Remember that in a network switch, a single MAC address must correspond with a single entry in its CAM table, which represents the interface the MAC address is associated with. If the server is configured to use link aggregation but the network is not, MAC addresses associated with the server appear on multiple switch interfaces simultaneously. Since a MAC address can only be on a single switch interface, the MAC address is disassociated from one interface and re-associated with another as the MAC address is seen from the connected server.
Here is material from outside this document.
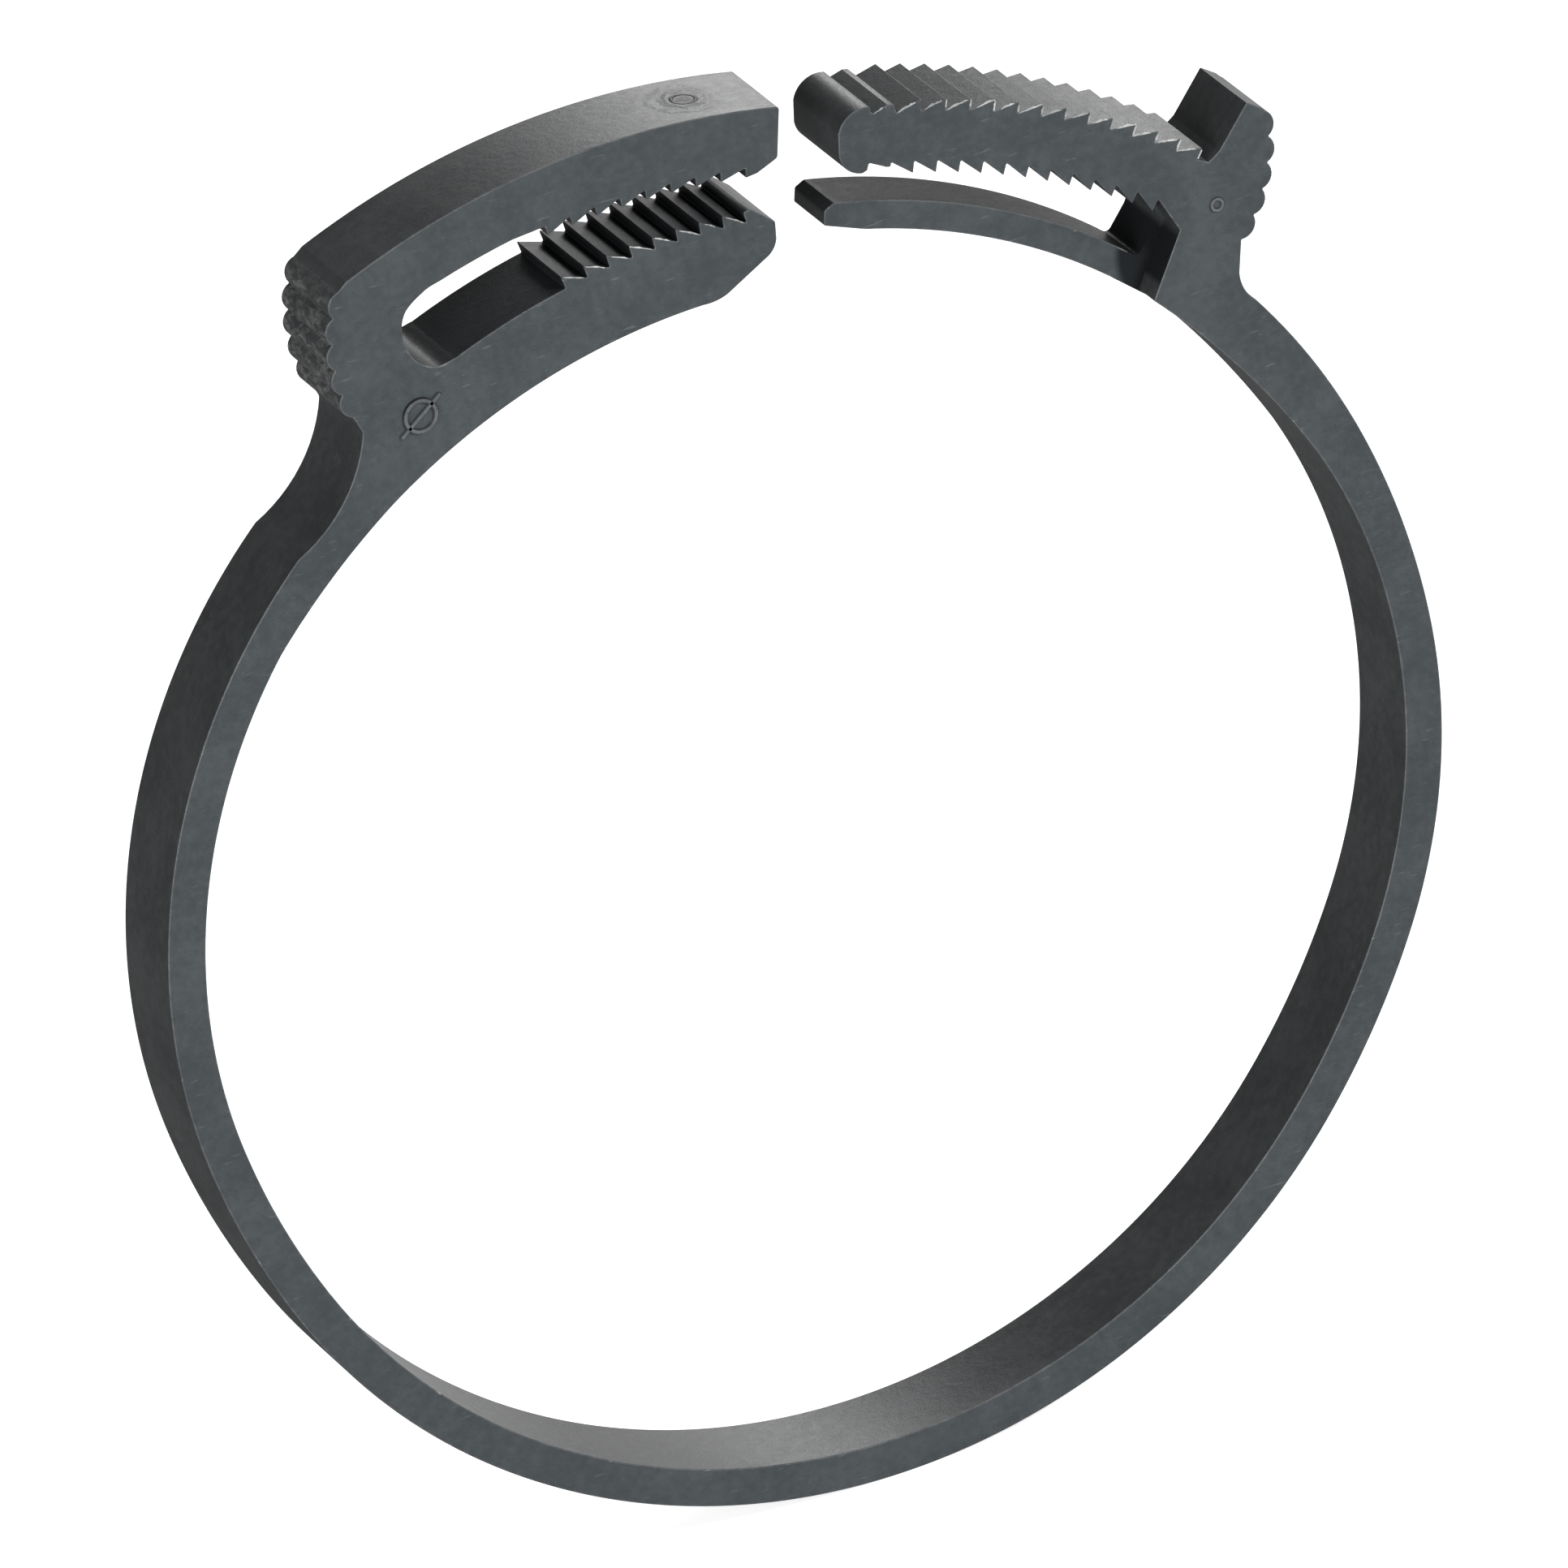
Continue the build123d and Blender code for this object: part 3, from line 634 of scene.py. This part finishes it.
def nylon(name, low, high, roughness, bump, grain, wear, worn=WORN, scratches=0.3):
    """Glass-filled nylon: mottled tone, fine moulded grain, faint fibre specks and worn spots; the sides
    add grip wear, a painted sheen at the prong's tip and painted shade in the slot and under the tongue,
    and the faces add painted shade in the recess beside the guard's root.
    """
    g = Graph(name)
    cloud = g.noise(0.16, 4.0)
    mottle = g.noise(1.3, 5.0, 0.65)
    fine = g.noise(9.0, 3.0, 0.7)
    speck = g.ramp(g.noise(14.0, 1.0), 0.70, 0.78)
    scuff = g.ramp(g.noise(0.55, 6.0, 0.75, 0.6), 0.60, 0.74)
    tone = g.add(g.times(cloud, 0.5), g.times(mottle, 0.5))
    colour = g.mix(g.ramp(tone, 0.36, 0.66), low, high)
    colour = g.mix(g.times(speck, 0.10), colour, (0.30, 0.31, 0.31))
    colour = g.mix(g.times(scuff, wear), colour, worn)
    height = g.add(g.add(g.times(fine, grain), mottle), g.times(scuff, wear * 1.5))
    rough = g.add(g.ramp(fine, 0.3, 0.7, roughness - 0.05, roughness + 0.05),
                  g.times(g.calculate("SUBTRACT", mottle, 0.5), 0.16))
    hollow_shade = None
    if name == "nylon_sides_painted_shade":
        colour, height = grip_wear(g, colour, height)
        colour, height = prong_top(g, colour, height, mottle)
        hollow_shade = shade_in_hollows(g)
    else:
        scratch = g.ramp(g.noise(1.0, 2.0, 0.5, 0.3, (0.5, 5.0, 4.0)), 0.66, 0.74)
        colour = g.mix(g.times(scratch, scratches), colour, worn)
    if name == "nylon_faces":
        # On the faces, painted shade in the recess beside the guard's root.
        hollow_shade = g.ramp(g.away_from(*RECESS_SHADE), 1.0, 0.7)
    # Painted shade: the colour darkens towards SHADE and the specular is lowered there.
    if hollow_shade:
        colour = g.mix(g.times(hollow_shade, 0.93), colour, SHADE)
        shaded_specular = g.calculate("SUBTRACT", 0.5, g.times(hollow_shade, 0.45))
        g.links.new(shaded_specular, g.shader.inputs["Specular IOR Level"])
    g.shader.inputs["IOR"].default_value = 1.53
    bump_node = g.nodes.new("ShaderNodeBump")
    bump_node.inputs["Strength"].default_value = bump
    bump_node.inputs["Distance"].default_value = BUMP_DISTANCE
    for output, socket in ((colour, g.shader.inputs["Base Color"]), (rough, g.shader.inputs["Roughness"]),
                           (height, bump_node.inputs["Height"]),
                           (bump_node.outputs["Normal"], g.shader.inputs["Normal"])):
        g.links.new(output, socket)
    return g.material


# In the order that KIND_MATERIAL counts them.
materials = [
    nylon("nylon_faces", (0.030, 0.036, 0.040), (0.045, 0.052, 0.055), 0.56, 0.55, 0.8, 0.03,
          scratches=0.10),
    # The sides: a darker copy of the nylon, painted shade for walls that face away from the light.
    nylon("nylon_sides_painted_shade", (0.019, 0.021, 0.022), (0.033, 0.035, 0.036), 0.42, 0.45, 0.5, 0.05),
    # The front edges and the marks' tops: a lighter copy of the nylon, partly real edge wear and partly
    # painted highlight.
    nylon("nylon_edges_wear_and_highlight", (0.05, 0.056, 0.06), (0.09, 0.095, 0.096), 0.38, 0.8, 0.8, 0.75,
          worn=(0.42, 0.42, 0.41)),
    # The flash: a much lighter, glossier copy of the nylon, painted glints.
    nylon("nylon_flash_painted_glint", (0.16, 0.17, 0.17), (0.42, 0.42, 0.41), 0.25, 0.8, 0.8, 0.5, worn=(0.6, 0.6, 0.6)),
]


# ------------------------------------------------------------------ where the band runs into the jaws
RIB_STEPS = 8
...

This disassociation and re-association happens over and over again between interfaces on the switch. This is known as “MAC flapping”. Different network equipment handles this situation differently. Typically, network interfaces associated with MAC flapping are disabled, either permanently or for a short period of time. Log messages on the switch are also typically generated.
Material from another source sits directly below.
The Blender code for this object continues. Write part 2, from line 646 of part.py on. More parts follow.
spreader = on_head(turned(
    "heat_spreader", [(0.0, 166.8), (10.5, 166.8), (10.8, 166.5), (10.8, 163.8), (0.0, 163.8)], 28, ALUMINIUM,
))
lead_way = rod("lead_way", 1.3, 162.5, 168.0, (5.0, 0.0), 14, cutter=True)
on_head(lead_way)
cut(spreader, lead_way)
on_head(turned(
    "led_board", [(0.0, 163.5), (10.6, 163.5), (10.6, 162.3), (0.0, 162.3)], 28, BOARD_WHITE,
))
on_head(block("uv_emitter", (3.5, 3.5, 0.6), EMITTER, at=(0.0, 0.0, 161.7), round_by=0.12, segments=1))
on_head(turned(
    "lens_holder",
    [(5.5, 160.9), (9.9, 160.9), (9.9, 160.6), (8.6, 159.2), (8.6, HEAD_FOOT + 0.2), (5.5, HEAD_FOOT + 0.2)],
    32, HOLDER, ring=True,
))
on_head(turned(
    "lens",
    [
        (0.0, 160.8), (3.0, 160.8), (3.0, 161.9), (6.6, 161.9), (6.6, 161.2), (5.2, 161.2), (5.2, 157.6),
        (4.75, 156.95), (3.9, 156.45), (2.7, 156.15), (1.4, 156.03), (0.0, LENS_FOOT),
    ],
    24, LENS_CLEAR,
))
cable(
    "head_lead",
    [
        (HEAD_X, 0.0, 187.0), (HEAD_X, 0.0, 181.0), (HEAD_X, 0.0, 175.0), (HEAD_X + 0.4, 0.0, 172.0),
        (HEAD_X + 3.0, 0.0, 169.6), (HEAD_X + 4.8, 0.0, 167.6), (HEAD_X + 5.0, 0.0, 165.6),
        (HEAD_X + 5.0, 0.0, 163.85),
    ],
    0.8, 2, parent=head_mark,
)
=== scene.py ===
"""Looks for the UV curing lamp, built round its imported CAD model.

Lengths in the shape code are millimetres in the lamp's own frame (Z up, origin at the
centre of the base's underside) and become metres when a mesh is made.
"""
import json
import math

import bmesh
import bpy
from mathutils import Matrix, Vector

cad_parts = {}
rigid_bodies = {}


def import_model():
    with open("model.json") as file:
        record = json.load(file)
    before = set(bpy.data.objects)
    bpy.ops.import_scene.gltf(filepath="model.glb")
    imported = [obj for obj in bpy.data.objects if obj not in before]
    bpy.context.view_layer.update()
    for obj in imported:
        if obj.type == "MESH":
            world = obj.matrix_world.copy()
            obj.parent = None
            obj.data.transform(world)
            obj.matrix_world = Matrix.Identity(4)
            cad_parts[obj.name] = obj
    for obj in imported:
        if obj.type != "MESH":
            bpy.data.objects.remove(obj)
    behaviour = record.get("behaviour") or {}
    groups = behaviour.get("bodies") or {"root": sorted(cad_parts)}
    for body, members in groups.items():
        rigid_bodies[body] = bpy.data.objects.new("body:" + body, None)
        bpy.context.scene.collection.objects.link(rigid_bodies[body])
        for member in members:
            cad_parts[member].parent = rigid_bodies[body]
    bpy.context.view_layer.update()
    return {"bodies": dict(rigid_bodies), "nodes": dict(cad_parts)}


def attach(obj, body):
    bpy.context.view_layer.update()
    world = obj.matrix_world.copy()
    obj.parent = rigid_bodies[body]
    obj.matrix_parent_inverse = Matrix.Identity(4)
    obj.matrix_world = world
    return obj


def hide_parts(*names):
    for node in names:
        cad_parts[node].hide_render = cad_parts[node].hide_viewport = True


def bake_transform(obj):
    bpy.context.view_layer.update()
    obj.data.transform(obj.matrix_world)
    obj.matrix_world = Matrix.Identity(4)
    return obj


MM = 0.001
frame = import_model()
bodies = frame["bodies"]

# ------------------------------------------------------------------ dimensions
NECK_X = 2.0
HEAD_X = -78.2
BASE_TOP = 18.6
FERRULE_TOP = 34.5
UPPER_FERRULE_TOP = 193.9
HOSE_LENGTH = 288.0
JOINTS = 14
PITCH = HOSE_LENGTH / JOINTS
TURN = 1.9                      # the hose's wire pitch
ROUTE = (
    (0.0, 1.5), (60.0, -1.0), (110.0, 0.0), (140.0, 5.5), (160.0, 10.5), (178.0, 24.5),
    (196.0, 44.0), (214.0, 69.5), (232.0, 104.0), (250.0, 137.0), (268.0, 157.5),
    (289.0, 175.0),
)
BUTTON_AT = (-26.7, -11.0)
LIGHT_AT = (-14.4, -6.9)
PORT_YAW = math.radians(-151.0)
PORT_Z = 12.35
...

Here is an example of the error message generated on a switch running Cisco’s NX-OS:
switch1 %L2FM-2-L2FM_MAC_FLAP_DISABLE_LEARN_N3K: Loops detected in the
network for mac 1234.5678.90ab among ports Eth1/1 and Eth1/2 vlan 111 -
Disabling dynamic learning notifications for a period between 120 and 240
seconds on vlan 111
switch1 %L2FM-2-L2FM_MAC_FLAP_RE_ENABLE_LEARN_N3K: Re-enabling dynamic
learning on vlan 111
In this case, Cisco’s NX-OS handles the issue by disabling dynamic MAC learning for a period of time for the entire VLAN. This means that during this “quiet” period, no MAC address changes will be registered for that VLAN. If a new device comes online in the VLAN, or an existing device changes ports, the change will not be registered in the switch and the device will not be able to communicate with the network until MAC learning is re-enabled. This will happen over and over again until the issue is corrected. The issue can be corrected by shutting down the misconfigured links or correctly configuring link aggregation between the switch and the server.
What is MC-LAG?¶
Traditional link aggregation involves multiple connections to a single switch. Multi-Chassis Link Aggregation Groups aim to further increase redundancy levels by connecting a single device, such as a server, to multiple switches while still presenting a single logical interface to the server. This introduces device-level redundancy along with link-level redundancy. Currently, all MC-LAG solutions are proprietary to the networking vendor, and require both switches to be running the same network operating system.
For example, Cisco’s NX-OS uses an MC-LAG technology called “Virtual Port Channel”, or vPC. Two switches running NX-OS are configured to recognize each other and present a single unified LACP-based LAG to the downstream device, such as a server. The server believes it is connected to a single upstream switch. The two switches coordinate with each other to handle the redundancy and prevent loops and MAC flapping.